#### [Supplied material]
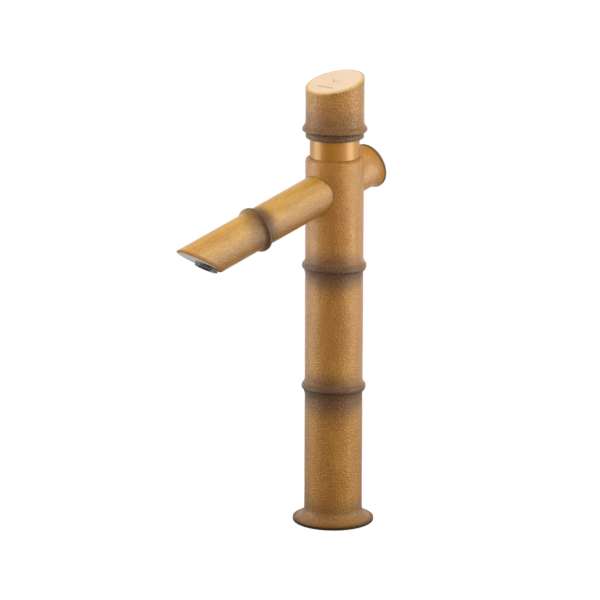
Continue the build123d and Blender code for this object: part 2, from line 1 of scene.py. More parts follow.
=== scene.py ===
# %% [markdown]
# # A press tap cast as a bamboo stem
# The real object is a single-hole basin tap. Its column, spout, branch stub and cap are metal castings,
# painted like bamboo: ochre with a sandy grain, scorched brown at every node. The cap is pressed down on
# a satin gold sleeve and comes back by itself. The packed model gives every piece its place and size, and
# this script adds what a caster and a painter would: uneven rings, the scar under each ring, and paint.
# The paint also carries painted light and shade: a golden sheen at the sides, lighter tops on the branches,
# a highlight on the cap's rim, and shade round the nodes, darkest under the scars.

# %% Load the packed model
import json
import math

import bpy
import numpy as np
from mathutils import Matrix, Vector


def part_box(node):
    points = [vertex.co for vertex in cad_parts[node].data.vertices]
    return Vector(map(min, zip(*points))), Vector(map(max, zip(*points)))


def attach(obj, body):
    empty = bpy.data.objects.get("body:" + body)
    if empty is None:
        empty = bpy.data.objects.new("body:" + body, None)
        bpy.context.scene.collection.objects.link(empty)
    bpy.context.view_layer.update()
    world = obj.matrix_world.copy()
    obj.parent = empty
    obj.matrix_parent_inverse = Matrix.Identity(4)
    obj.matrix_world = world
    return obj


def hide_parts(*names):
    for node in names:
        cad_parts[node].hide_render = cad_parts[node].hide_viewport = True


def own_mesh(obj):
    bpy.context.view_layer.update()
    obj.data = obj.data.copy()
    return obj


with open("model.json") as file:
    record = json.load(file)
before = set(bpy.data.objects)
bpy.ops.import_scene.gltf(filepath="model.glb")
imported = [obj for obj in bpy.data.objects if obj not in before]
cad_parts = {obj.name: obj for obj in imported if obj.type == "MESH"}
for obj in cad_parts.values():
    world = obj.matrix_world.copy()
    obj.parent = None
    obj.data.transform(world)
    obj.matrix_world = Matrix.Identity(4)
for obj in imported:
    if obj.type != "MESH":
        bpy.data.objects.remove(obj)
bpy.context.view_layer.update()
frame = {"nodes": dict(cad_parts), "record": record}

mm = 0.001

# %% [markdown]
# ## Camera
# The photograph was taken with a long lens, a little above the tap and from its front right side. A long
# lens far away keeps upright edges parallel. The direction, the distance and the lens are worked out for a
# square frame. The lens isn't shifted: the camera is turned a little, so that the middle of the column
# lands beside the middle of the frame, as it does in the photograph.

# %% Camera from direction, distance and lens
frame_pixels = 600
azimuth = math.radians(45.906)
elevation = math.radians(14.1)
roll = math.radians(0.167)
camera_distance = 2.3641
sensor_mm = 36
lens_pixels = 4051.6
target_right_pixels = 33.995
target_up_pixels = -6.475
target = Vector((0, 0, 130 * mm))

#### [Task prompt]
Gather each line from the listing above that holds "record".

#### [Reply]
    record = json.load(file)
frame = {"nodes": dict(cad_parts), "record": record}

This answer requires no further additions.